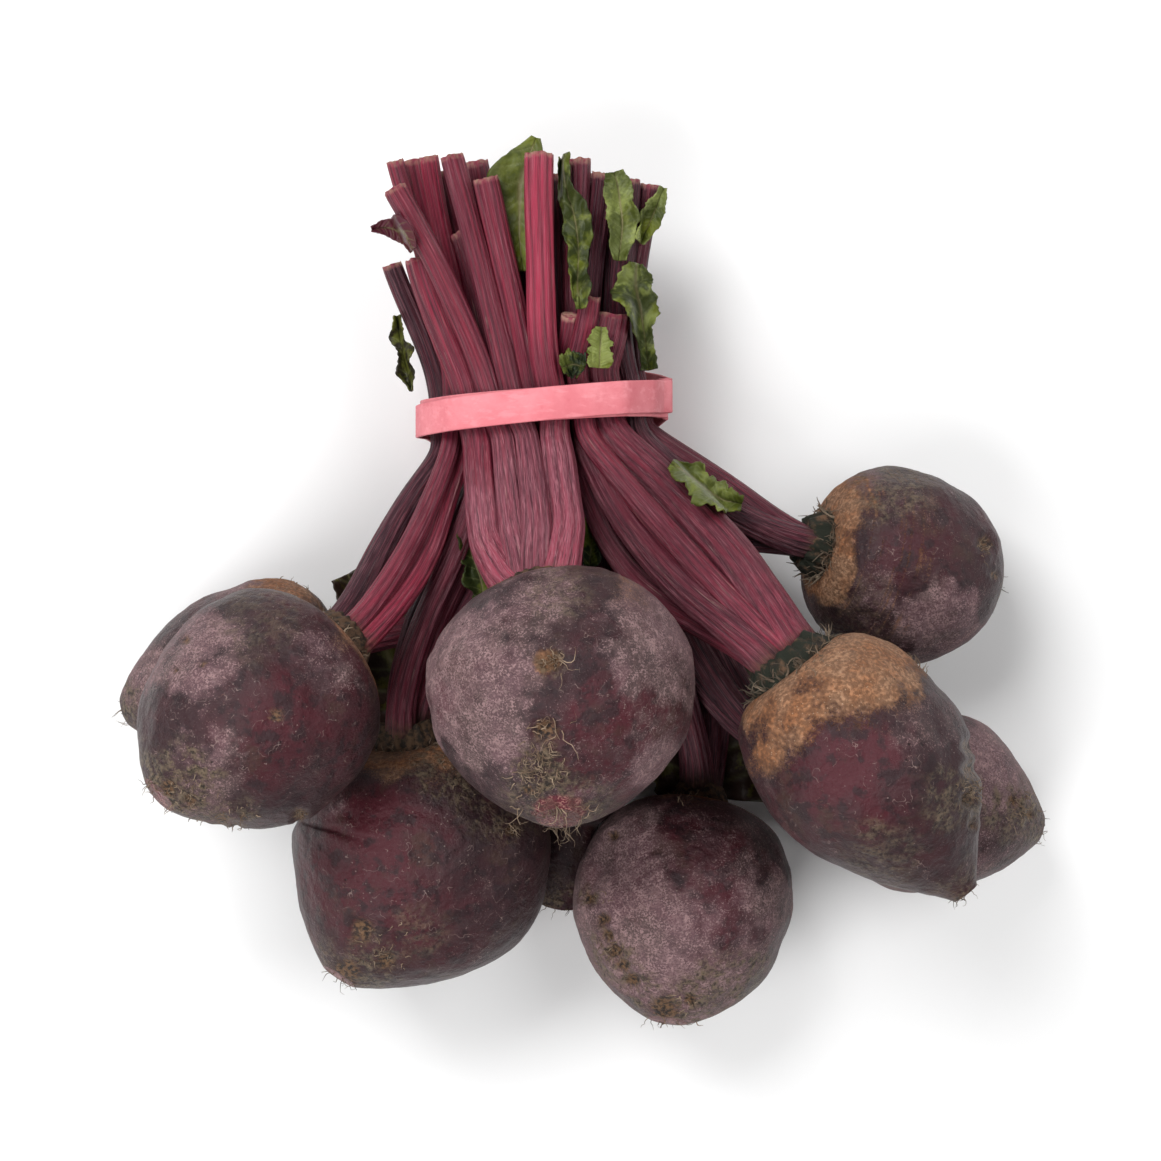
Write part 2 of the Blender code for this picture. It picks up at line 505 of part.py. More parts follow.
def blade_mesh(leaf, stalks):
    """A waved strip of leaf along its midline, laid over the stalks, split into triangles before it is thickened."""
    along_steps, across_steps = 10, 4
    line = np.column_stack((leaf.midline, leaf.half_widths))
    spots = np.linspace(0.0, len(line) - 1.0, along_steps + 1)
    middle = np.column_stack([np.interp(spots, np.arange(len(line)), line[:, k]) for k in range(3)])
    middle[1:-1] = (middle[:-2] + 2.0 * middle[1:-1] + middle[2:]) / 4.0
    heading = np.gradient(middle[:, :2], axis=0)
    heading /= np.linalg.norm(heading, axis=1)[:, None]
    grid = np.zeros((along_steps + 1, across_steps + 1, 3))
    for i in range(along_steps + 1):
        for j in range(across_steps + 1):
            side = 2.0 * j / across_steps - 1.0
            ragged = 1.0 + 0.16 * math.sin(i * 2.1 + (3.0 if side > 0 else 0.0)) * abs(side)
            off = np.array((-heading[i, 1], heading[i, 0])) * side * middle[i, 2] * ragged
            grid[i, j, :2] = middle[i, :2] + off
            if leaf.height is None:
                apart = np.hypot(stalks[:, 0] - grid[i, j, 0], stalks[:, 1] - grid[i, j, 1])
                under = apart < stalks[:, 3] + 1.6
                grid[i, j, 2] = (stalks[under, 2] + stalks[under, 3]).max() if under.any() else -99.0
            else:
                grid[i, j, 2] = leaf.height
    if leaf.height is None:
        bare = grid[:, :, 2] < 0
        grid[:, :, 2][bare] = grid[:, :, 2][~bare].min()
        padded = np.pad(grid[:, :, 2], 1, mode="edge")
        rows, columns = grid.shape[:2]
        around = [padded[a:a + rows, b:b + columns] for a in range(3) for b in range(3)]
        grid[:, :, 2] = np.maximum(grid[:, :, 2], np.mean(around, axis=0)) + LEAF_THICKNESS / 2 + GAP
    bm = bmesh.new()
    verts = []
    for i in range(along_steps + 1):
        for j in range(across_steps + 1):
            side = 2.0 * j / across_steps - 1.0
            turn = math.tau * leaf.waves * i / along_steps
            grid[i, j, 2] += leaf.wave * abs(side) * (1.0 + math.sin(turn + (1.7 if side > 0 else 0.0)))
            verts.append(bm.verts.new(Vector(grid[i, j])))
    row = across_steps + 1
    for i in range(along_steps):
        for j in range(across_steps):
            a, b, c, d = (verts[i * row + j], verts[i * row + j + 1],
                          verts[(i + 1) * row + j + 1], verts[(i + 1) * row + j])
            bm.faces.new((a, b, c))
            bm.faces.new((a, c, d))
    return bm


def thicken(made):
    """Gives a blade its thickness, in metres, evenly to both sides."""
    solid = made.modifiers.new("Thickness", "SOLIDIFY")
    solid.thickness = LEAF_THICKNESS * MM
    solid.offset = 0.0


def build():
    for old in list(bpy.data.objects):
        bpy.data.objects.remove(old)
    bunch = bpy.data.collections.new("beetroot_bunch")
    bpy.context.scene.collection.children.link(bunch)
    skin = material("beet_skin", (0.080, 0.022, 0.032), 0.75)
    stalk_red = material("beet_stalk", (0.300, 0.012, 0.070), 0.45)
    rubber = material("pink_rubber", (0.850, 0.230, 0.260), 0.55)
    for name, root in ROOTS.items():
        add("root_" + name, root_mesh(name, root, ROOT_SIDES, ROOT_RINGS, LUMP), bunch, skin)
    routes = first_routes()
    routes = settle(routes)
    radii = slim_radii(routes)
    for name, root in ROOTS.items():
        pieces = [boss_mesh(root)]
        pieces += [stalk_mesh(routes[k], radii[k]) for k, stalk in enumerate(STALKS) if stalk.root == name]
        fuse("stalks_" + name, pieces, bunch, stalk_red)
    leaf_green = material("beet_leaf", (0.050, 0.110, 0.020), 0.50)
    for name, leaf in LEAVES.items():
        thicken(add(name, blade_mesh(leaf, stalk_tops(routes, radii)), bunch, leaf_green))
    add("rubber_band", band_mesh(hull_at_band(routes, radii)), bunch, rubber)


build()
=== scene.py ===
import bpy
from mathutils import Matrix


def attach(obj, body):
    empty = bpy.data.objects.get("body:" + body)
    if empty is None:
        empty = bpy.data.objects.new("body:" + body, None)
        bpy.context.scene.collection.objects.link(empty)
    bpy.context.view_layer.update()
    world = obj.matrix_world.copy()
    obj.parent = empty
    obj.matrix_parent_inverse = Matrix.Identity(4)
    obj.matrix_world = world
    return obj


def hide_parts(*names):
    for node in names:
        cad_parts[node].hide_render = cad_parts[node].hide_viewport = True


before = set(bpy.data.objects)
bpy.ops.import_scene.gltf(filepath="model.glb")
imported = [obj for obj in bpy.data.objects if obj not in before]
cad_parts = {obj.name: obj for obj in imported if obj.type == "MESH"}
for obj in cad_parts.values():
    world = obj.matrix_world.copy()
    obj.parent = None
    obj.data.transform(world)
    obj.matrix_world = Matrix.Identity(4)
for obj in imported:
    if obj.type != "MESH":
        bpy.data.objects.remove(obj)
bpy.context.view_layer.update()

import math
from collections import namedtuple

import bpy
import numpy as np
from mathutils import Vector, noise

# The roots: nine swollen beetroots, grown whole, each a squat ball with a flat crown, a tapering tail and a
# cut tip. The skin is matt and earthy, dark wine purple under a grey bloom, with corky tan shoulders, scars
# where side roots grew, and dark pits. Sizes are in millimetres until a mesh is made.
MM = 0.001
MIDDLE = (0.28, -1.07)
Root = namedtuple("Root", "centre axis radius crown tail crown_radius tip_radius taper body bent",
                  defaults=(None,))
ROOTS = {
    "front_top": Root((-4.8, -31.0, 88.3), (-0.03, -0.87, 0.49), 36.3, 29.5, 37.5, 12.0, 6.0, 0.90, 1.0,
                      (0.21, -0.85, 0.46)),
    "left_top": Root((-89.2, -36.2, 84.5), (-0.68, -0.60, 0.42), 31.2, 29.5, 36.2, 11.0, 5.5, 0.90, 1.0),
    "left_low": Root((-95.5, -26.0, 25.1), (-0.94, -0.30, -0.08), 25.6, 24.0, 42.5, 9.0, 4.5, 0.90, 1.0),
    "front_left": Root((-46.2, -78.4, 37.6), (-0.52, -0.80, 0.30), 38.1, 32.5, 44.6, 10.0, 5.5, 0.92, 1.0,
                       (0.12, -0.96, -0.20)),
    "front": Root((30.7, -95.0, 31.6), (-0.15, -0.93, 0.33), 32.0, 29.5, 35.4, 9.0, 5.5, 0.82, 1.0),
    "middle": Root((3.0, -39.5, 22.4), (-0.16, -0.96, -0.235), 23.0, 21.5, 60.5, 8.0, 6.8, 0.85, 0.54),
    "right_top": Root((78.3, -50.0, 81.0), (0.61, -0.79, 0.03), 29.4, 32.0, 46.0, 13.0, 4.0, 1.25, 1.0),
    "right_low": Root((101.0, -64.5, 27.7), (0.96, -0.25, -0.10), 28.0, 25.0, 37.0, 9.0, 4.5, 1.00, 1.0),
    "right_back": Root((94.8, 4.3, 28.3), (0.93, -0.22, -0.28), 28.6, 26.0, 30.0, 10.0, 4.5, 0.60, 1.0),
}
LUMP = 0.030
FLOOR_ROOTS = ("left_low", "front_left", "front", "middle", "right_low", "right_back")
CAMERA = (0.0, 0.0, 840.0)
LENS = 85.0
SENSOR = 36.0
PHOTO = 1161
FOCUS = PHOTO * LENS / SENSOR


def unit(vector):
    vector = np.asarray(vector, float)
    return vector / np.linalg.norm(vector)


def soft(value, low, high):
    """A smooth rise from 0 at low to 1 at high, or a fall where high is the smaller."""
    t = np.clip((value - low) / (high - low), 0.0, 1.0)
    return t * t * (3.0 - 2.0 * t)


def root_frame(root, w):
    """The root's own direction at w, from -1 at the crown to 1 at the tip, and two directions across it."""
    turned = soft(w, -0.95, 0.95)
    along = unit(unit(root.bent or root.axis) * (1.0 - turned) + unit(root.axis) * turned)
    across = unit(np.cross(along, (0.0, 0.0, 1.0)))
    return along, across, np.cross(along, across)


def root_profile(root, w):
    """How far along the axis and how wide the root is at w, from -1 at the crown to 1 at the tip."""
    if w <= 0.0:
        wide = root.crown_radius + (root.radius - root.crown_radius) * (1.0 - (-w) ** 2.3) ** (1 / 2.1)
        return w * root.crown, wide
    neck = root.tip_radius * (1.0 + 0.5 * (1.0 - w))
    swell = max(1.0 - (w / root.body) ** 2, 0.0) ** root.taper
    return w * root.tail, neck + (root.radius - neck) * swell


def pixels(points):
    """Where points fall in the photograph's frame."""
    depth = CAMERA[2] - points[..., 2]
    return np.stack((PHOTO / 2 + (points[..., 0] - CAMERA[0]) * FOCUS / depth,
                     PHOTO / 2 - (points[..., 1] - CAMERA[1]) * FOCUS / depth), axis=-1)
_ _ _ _
**WRITTEN REQUEST**
Copy each line above that contains the word "body".

**EXERCISE RESULT**
def attach(obj, body):
    empty = bpy.data.objects.get("body:" + body)
        empty = bpy.data.objects.new("body:" + body, None)
Root = namedtuple("Root", "centre axis radius crown tail crown_radius tip_radius taper body bent",
    swell = max(1.0 - (w / root.body) ** 2, 0.0) ** root.taper